Wife: And Sandra Bullock is in it. And you're a dork.
Me: Granted.

Comments

  1. baby daddy on 2007-03-15 16:06:12 wrote: When it does show up in your mailbox, and when you do put it into the DVD player, and when you do watch it, you’ll be absolutely surprised at how nonchalantly the major characters in the film handle the idea of an intra-dimensional relationship. Sandra Bullock: Huh! My boyfriend communicates from the past through a mailbox. Weird. I totaly love him! Neo: Odd. I sent a letter to someone from the future. And she sent one back. She better be hot. Both: This isn’t strange at all. We’ll treat it as absolutely normal behavior. We’ll make nothing of it and focus on our love. It’s a quirky one.

  2. JayMonster on 2007-03-16 08:41:05 wrote: In the immortal words of Stephen Colbert - You’ve just been nailed. :)

  3. Thomas on 2007-03-18 20:15:29 wrote: I can’t talk with my girlfriend about time travel, either. Though, this is more because she once say “A Brief History of Time, the movie,” directed by Errol Morris (the same guy that did the opening of the Oscars this year) and, as a result, thinks she knows something about temporal causality. As for the movie, who would want to live in an entirely glass house? You’d have to have a relationship with someone in a different dimension because you certainly couldn’t do anything normal. The neighbors would see.

  4. Nichole on 2007-03-19 10:41:55 wrote: Hiya! Found your link from Flickr’s Funny Baby group. I personally refuse to watch the Lake House, as it will destroy all my love for a novel that is rumored to be made into a movie soon - The Time Traveller’s Wife by Audrey Niffenegger.

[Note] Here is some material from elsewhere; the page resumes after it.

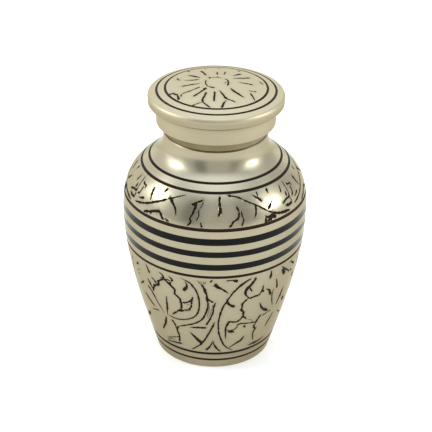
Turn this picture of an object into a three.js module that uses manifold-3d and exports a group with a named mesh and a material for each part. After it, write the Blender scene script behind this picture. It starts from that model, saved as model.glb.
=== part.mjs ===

Read it please! You would love it, that is, if you enjoy time travel. At least in Niffenegger’s tale the couple sees eachother on more than one ocassion. ;)

  5. John on 2007-03-19 14:17:12 wrote: That’s on my reading list, actually. I’ll have to move it to the top now.

  6. L.A. Daddy on 2007-03-19 16:21:01 wrote: Dude, that’s pretty bad. I write Romantic Comedies and even I won’t see the darn thing. Sandra. Ding! Keanu. Three strikes. You’re out.

  7. s’mee on 2007-03-20 13:20:00 wrote: I want to watch it, but with Steven Hawkings as my date. Now that would be entertaining!

  8. Matthew on 2007-03-20 21:53:16 wrote: Wait, Sandra Bullock is in it? Excuse me while I go and log into netflix.

  9. Craig on 2007-03-25 04:58:43 wrote: Try the original 1st… The English title is called “Il Mare”. There is no one you know in it to distract you from the story.

  10. fyngyrz on 2007-07-16 10:06:59 wrote: The lake house… just watched it last night. Just trolling the older entries on your blog today, so pretty late in the game with this comment, but… This is an awful time travel / time related film. It creates a huge paradox, and there isn’t even the faintest effort detectable to try and resolve, explain or even hand off the problem. As a chick flick, it’s ok, Bullock is comely and whats-his-name is handsome and plays the usual optimized man 2.0 type of guy you find in a chick flick, but as a time travel movie… 0 out of ten. Straight time travel (where the “other” time is in your exact same universe) is hard to do even reasonably well because of the various paradox issues, but I just can’t swallow a complete lack of rationale for something that begs, no, screams, for explanation. I’ll stop ranting now. Say, you want to read (sorry, no film) a great time related book? “Thrice in Time” by James P. Hogan. Hard science fiction, so you’ll be facing actual ideas and rationales, plus a reasonable and clever take on how and why cross-time events, communication and so forth might work. Actually, if you read that, then go watch The Lake House. You’ll see why I’m so down on it.